The number of foreign fighters involved remains a problem for us. In other conflicts, such as Democratic Republic of Congo, we can deal with fighters from five or six countries. For IS, it’s tens of thousands of fighters from 100 nationalities. In some attacks, there are more foreigners than Iraqis and Syrians.

MEE: Are all IS women enslaved?

Bangura: Most women get enslaved when their villages are attacked. We were also informed of parents who had given away their daughters to IS, particularly in Mosul. To understand this, we must examine the concept of jihad al-nikah, or sexual jihad – whereby women’s bodies are used as part of supporting the IS campaign. There are tens of thousands of men who expect that they will "get" women to "marry". A woman’s contribution is to marry them and cater for them in many ways, including sexually. IS men may have a wife, as well as several slaves. We heard few stories of wives who helped the slaves to escape.

MEE: How do they escape?

Bangura: Some are released when a ransom is paid. When parents or community leaders are informed about the whereabouts of the women and girls, they would raise money – as much as $5,000 – and use an intermediary to "buy" the girls back.

Yazidi communities have suffered discrimination for a long time and have strong social networks. It is a closed and conservative community and recent events have been a real shock to them. But they show resilience and impressive coping mechanisms, including a willingness to welcome girls back.

Of course, not everyone escapes. When IS discovered girls used their headscarves to hang themselves, they forced them to remove them. I learned of three girls who tried to commit suicide by drinking rat poison, which had been left in a room. They started vomiting and were rushed to hospital and washed out. When they came back, they were brutally attacked. 

MEE: You met escapees in Iraq’s Kurdish zone. Do they get the support they need?

Bangura: They do get support from their families, communities and the government, but the needs are huge. I met one woman who was in shock – most of her family had either been taken or killed. She was looking after her four-year-old son and trying to track down her 15-year-old daughter, who was taken by IS. She was so traumatised that she insisted her husband was missing, although he was dead.

Women like her need qualified medical and psycho-social support that is not readily available. Kurdish officials told me they are struggling to cope with a massive influx of refugees from Syria and Iraq. They are worried about an extra 500,000 people fleeing from Mosul when Iraqi forces try to recapture the city later this year. For its part, the UN is supporting and sheltering the affected population, but everyone agrees that assistance needs to be scaled up. 

It was painful for me. The countries I have worked on include Bosnia, Congo, South Sudan, Somalia and Central African Republic; I never saw anything like this. I cannot understand such inhumanity. I was sick, I couldn’t understand.

MEE: Besides the US-led military campaign, what can the UN do to tackle a militia that cares little for international legitimacy?

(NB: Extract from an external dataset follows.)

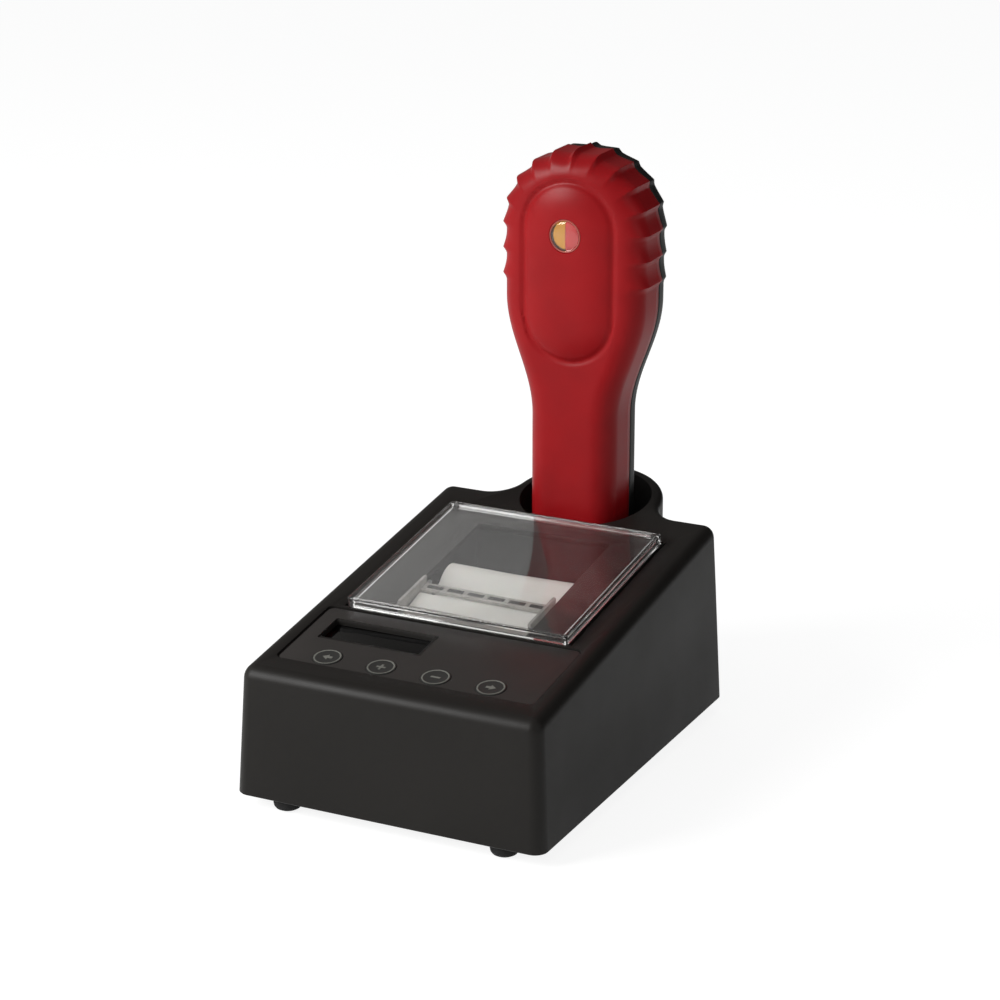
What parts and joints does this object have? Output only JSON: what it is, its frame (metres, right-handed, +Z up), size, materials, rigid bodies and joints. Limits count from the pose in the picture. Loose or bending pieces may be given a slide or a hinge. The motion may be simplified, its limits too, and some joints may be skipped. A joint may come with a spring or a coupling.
{
  "type": "watchman clock",
  "caption": "Guard-tour recorder: sloped black desk dock with display, round keys and a paper printer under a clear lid, and a red hand-held reader standing in a round socket.",
  "frame": {"origin": "on the desk under the middle of the whole object's outline, socket bulge included", "axes": "+Z up, +Y from the keys towards the reader at the back, +X to the right of someone at the keys"},
  "size_m": [0.14, 0.2258, 0.2474],
  "materials": {
    "dock_plastic": "fine spark-eroded grain, satin",
    "base_plastic": "moulded, matt",
    "foot_rubber": "moulded, matt",
    "screw_steel": "zinc plated",
    "panel_film": "printed polycarbonate film, fine texture",
    "key_plastic": "moulded, satin",
    "window_acrylic": "polished, smoke tint",
    "display_glass": "polished",
    "board_laminate": "glass-fibre laminate under green resist",
    "component_black": "moulded epoxy",
    "lid_acrylic": "clear, light smoke tint, polished",
    "tub_plastic": "moulded, matt",
    "frame_steel": "pressed, zinc plated",
    "guide_plastic": "moulded, natural",
    "bezel_plastic": "moulded, pale grey",
    "bright_steel": "ground",
    "platen_rubber": "ground silicone",
    "gear_plastic": "moulded acetal",
    "motor_steel": "plated can",
    "pinion_brass": "machined",
    "head_aluminium": "anodised, with glazed heater strip",
    "cardboard": "wound grey-brown board",
    "paper": "uncoated to the touch, white",
    "contact_gold": "gold plated",
    "reader_red": "moulded, fine grain, satin",
    "reader_black": "moulded, matt",
    "gasket_rubber": "moulded",
    "lens_acrylic": "clear, polished",
    "cup_gold": "metallised, bright",
    "lamp_epoxy": "clear tinted epoxy",
    "coil_copper": "enamelled copper wire",
    "cell_sleeve": "shrunk plastic sleeve"
  },
  "bodies": {
    "dock": {"upper_housing": "dock_plastic", "base_plate": "base_plastic", "feet": "foot_rubber", "base_screws": "screw_steel", "panel_film": "panel_film", "display_window": "window_acrylic", "display_module": "display_glass", "panel_board": "board_laminate", "panel_screws": "screw_steel", "key_switches": "component_black", "lid_hinge_pins": "bright_steel", "roll_tub": "tub_plastic", "bay_screws": "screw_steel", "printer_frame": "frame_steel", "paper_guide": "guide_plastic", "printer_bezel": "bezel_plastic", "idler_axle": "frame_steel", "feed_motor": "motor_steel", "print_head": "head_aluminium", "head_spring": "bright_steel", "paper_strip": "paper", "main_board": "board_laminate", "board_parts": "component_black", "board_screws": "screw_steel", "power_inlet": "component_black", "data_socket": "component_black", "socket_cup": "tub_plastic", "contact_barrels": "bright_steel", "contact_board": "board_laminate"},
    "reader": {"reader_front_shell": "reader_red", "reader_rear_shell": "reader_black", "seam_gasket": "gasket_rubber", "reader_lens": "lens_acrylic", "lamp_cup": "cup_gold", "indicator_lamps": "lamp_epoxy", "reader_board": "board_laminate", "pickup_coil": "coil_copper", "sounder": "component_black", "battery_cells": "cell_sleeve", "battery_clips": "bright_steel", "foot_contacts": "contact_gold", "reader_screws": "screw_steel"},
    "lid": {"paper_lid": "lid_acrylic"},
    "key_a": {"key_1": "key_plastic"},
    "key_b": {"key_2": "key_plastic"},
    "key_c": {"key_3": "key_plastic"},
    "key_d": {"key_4": "key_plastic"},
    "platen": {"platen_shaft": "bright_steel", "platen_roller": "platen_rubber", "platen_gear": "gear_plastic"},
    "idler": {"idler_gear": "gear_plastic"},
    "pinion": {"motor_pinion": "pinion_brass"},
    "roll": {"roll_spindle": "tub_plastic", "roll_core": "cardboard", "paper_roll": "paper"},
    "pins": {"contact_pins": "contact_gold"}
  },
  "joints": [
    {"name": "reader_lift", "type": "slide", "parent": "dock", "child": "reader", "axis": [0, 0, 1], "range_m": [0, 0.09]},
    {"name": "lid_hinge", "type": "hinge", "parent": "dock", "child": "lid", "pos_m": [0, 0.04537, 0.08401], "axis": [-1, 0, 0], "range_deg": [0, 80]},
    {"name": "key_press_a", "type": "slide", "parent": "dock", "child": "key_a", "axis": [0, 0.1392, -0.9903], "range_m": [0, 0.0006], "stiffness_N_per_m": 500},
    {"name": "key_press_b", "type": "slide", "parent": "dock", "child": "key_b", "axis": [0, 0.1392, -0.9903], "range_m": [0, 0.0006], "stiffness_N_per_m": 500},
    {"name": "key_press_c", "type": "slide", "parent": "dock", "child": "key_c", "axis": [0, 0.1392, -0.9903], "range_m": [0, 0.0006], "stiffness_N_per_m": 500},
    {"name": "key_press_d", "type": "slide", "parent": "dock", "child": "key_d", "axis": [0, 0.1392, -0.9903], "range_m": [0, 0.0006], "stiffness_N_per_m": 500},
    {"name": "platen_spin", "type": "hinge", "parent": "dock", "child": "platen", "pos_m": [0, -0.01673, 0.0624], "axis": [1, 0, 0], "continuous": true},
    {"name": "idler_spin", "type": "hinge", "parent": "dock", "child": "idler", "pos_m": [0, -0.01903, 0.05158], "axis": [1, 0, 0], "continuous": true},
    {"name": "motor_spin", "type": "hinge", "parent": "dock", "child": "pinion", "pos_m": [0, -0.02205, 0.04411], "axis": [1, 0, 0], "continuous": true},
    {"name": "roll_spin", "type": "hinge", "parent": "dock", "child": "roll", "pos_m": [0, 0.00338, 0.06301], "axis": [1, 0, 0], "continuous": true},
    {"name": "contact_press", "type": "slide", "parent": "dock", "child": "pins", "axis": [0, 0, -1], "range_m": [0, 0.001], "stiffness_N_per_m": 600}
  ],
  "couplings": [
    {"joint": "idler_spin", "follows": "platen_spin", "ratio": -1.2},
    {"joint": "motor_spin", "follows": "platen_spin", "ratio": 2}
  ]
}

Bangura: In addition to the military intervention and the sanctions tools that we have, we need first to tackle their access to communication means including social media that they use to terrorise communities and the whole world and attract new recruits. Information is its oxygen - we must suffocate them. Their tactic is to destroy individuals, communities, laws and society and build a medieval social order. We also need to use economic divestments to halt IS sources of income and supply lines. We must also explain the scope of the atrocities being committed, and look at accountability, which is difficult in the context of more than 40,000 fighters from more than 100 countries. We need to look at jurisdiction – does it fall under Iraq? Syria? We cannot only react emotionally, we must understand their tactics and defeat them.